An incredible number of organizations have launched products that focus on managing Web services but few will survive.


Market Commentary

Over the past year there have been an incredible number of organizations launching products that focus on some aspect of managing Web services. Yet this amount of activity represents an amazing triumph of hope over reality because few of these players will survive.

It's an early market
The WSM market is still a very early market. Whilst everyone is very interested in the topic, relatively few organizations are spending large amounts on enterprise wide infrastructure. The early players therefore will spend all their time educating and investing with minimal return.

There are two key indicators that are generally useful in measuring this.

  1. Maturity of standards - and here we have very early activity commencing with a new OASIS TC focused initiative - Web Services Distributed Management Technical Committee (WSDM TC). The call for participation was made on 13th February 2003.
  2. Customer requirements - WSM covers a range of function that spans from simple service pipelines through to sophisticated monitoring, tracking and behavioral modification systems.

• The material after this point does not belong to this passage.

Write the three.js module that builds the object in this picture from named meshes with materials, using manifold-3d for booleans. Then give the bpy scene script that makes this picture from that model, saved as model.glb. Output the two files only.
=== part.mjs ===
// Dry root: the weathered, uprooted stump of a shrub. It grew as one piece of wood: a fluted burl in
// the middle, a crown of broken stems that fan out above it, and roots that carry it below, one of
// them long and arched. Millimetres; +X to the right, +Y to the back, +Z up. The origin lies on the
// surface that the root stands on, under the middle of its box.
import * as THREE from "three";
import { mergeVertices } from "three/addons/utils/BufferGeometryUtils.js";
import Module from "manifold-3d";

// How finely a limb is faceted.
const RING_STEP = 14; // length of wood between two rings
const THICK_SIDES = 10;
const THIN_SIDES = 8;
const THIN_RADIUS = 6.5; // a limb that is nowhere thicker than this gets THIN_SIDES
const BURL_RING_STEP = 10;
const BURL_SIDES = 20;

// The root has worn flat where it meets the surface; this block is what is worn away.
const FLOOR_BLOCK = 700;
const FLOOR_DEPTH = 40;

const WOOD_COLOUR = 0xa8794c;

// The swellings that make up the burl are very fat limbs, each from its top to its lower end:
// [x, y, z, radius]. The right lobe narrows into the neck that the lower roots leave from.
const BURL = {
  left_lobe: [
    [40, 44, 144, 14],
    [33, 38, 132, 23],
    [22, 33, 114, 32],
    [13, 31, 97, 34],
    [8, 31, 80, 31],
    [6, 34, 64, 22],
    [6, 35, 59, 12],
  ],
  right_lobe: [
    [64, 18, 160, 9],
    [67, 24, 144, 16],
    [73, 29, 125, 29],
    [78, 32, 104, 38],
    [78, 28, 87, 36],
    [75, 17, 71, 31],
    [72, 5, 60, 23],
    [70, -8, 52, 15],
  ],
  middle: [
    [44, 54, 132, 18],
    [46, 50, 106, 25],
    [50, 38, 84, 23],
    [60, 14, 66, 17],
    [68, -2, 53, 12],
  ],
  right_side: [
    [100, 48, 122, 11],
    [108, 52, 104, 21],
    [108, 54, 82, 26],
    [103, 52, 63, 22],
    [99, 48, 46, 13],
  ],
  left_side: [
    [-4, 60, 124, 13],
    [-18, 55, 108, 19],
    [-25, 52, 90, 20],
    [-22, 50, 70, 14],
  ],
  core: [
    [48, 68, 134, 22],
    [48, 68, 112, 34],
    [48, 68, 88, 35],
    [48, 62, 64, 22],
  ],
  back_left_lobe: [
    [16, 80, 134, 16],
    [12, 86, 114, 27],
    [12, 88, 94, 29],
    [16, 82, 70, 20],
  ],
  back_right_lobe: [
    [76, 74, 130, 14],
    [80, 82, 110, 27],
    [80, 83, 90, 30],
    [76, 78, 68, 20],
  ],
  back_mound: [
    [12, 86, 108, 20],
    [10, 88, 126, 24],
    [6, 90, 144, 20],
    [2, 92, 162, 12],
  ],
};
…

Right now most enterprises are focused on relatively simple usage of Web services, because they are dipping their toes in this complex pool slowly and cautiously.

    Consequently whilst we believe they will be in the long term essential parts of the infrastructure, right now many of the WSM products are way ahead of customer needs.

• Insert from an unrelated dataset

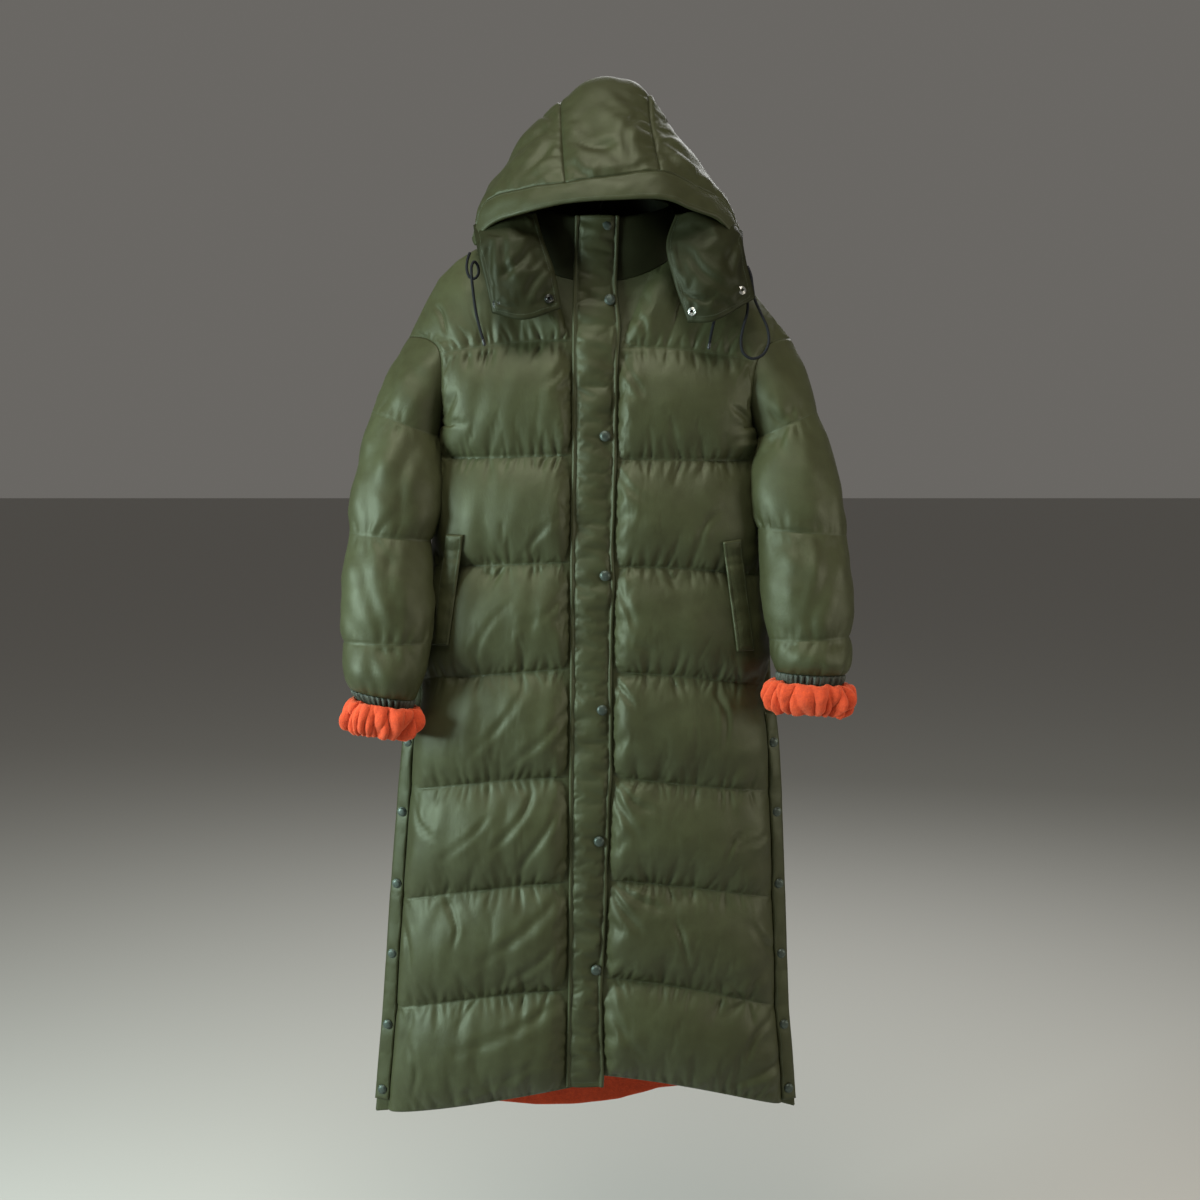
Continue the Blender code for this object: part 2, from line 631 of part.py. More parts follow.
def front_grid(side):
    """The base of a front: its points, the swelling at each, and the rows of its quilt lines."""
    first = 0 if side < 0 else 3
    lines = [line[first:first + 3] for line in QUILT_LINES]
    hole, spokes = armhole(ARMHOLE_RIGHT if side < 0 else ARMHOLE_LEFT)
    shoulder = SHOULDER_RIGHT if side < 0 else SHOULDER_LEFT

    under_yoke = front_row(side, lines[0], hole[YOKE_ROWS])
    columns = len(under_yoke)
    run = [(x, 0.0, z) for x, z in shoulder]
    run[-1] = tuple(hole[0])
    top = np.concatenate((neckline(side), along(run, np.linspace(0, 1, columns - NECK_POINTS))))
    rows, heights = [], []
    for k, t in enumerate(YOKE_SHARES):
        row = top * (1 - t) + np.array(under_yoke) * t
        bend = hole[k] - row[-1]
        weights = np.linspace(0, 1, columns) ** 4
        rows.append(row + np.outer(weights, bend))
        heights.append(YOKE_PUFF * swell(t))
    drop = lines[1][2] - hole[YOKE_ROWS][2]
    for k in range(YOKE_ROWS, UNDERARM + 1):
        t = (hole[k][2] - hole[YOKE_ROWS][2]) / drop
        line = [a + (b - a) * t for a, b in zip(lines[0], lines[1])]
        rows.append(np.array(front_row(side, line[:2] + [hole[k][2]], hole[k])))
        heights.append(FRONT_PUFF * swell(t))
    t = BELOW_UNDERARM
    line = [a + (b - a) * t for a, b in zip(lines[0], lines[1])]
    rows.append(np.array(front_row(side, line, side_point(side, line[2]))))
    heights.append(FRONT_PUFF * swell(t))
    for upper, lower in zip(lines[1:], lines[2:]):
        for t in BAND_ROWS[:-1]:
            line = [a + (b - a) * t for a, b in zip(upper, lower)]
            rows.append(np.array(front_row(side, line, side_point(side, line[2]))))
            heights.append(FRONT_PUFF * swell(t))
    rows.append(np.array(front_row(side, lines[-1], side_point(side, lines[-1][2]))))
    heights.append(0.0)
    return np.array(rows), np.array(heights), hole, spokes


def front_across():
    """The share of the swelling at each column of a front: none under the placket."""
    shares = [0.0, 0.0]
    for place in PANEL_COLUMNS:
        rise = min(place / PLACKET_RISE, 1.0)
        fall = max(1 - place ** 5, 0.0) ** 0.8
        shares.append((1 - (1 - rise) ** 2) * fall)
    return np.array(shares)


def side_directions(normals, hole_spokes, side):
    """The wall directions at a front's outer edge, shared with the back and the sleeve."""
    out = np.array((float(side), 0.0, 0.0))
    normals[UNDERARM + 1:, -1] = out
    normals[:UNDERARM + 1, -1] = hole_spokes[:UNDERARM + 1]
    return normals


def shoulder_directions(points):
    """Directions square to a shoulder seam, up and outwards."""
    tangent = np.gradient(points, axis=0)
    up = np.stack((-tangent[:, 2], np.zeros(len(points)), tangent[:, 0]), axis=1)
    return unit(up * np.where(up[:, 2:3] < 0, -1, 1))


def neck_spokes(points):
    """Level directions away from the middle of the neck."""
    return unit((points - np.array((0.0, NECK_MIDDLE_Y, 0.0))) * np.array((1.0, 1.0, 0.0)))


def edge_lift(heights):
    """The little swelling left down a side seam: none where an armhole takes its place."""
    lift = np.where(heights > 0, SIDE_PUFF, 0.0)
    lift[:UNDERARM + 1] = 0.0
    return lift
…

You can't buck laws of gravity
As sure as night follows day, the WSM market will evolve in the normal manner - that is small players and new entrants do the ground breaking thinking, educate the market, by which time the major platform vendors will have developed their products which will be integrated into consolidated stack offerings. How many remember the huge number of application server vendors just three years ago. One or two of the really good independent players will survive or be bought out by the majors, the others will either find niches or fail.

HP makes early moves
IBM has so far been alone amongst the big vendors in demonstrating any real intent to provide WSM capability, but this week we see HP making its move into this area. They announced the creation of a dedicated WSM team to extend the HP OpenView software suite for simplified Web Services management. Not surprisingly they are focusing on creating a consistent management interface for J2EE and .NET components, with support for all the leading application servers. Significantly in view of our comments on standards above, HP plans over the next few months, to contribute a WSM framework to OASIS and work with it towards WSM standards.

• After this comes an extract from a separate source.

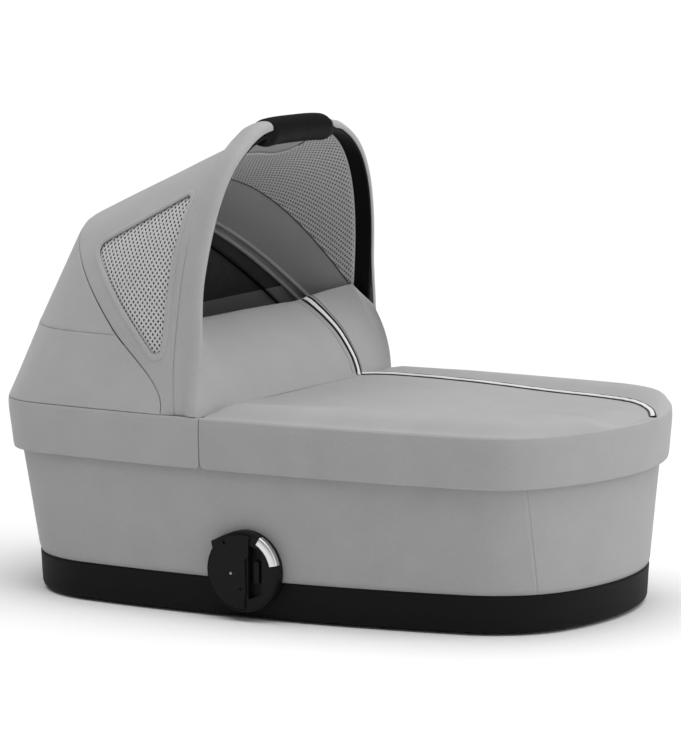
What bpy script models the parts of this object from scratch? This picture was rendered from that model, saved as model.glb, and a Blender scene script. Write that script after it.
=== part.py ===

WSM requirements get complex
The reason that simple Web services have been accepted quite easily is that at a basic level the concepts are straightforward extensions of existing technologies that are already widely used. As an aside many people will respond that simple models are more easily and cheaply implemented using existing technologies, and that's certainly happening a lot right now. However when the base model changes, and you move beyond existing comfort zones, there's quite a lot of time needed to see ideas and concepts morph and bed down.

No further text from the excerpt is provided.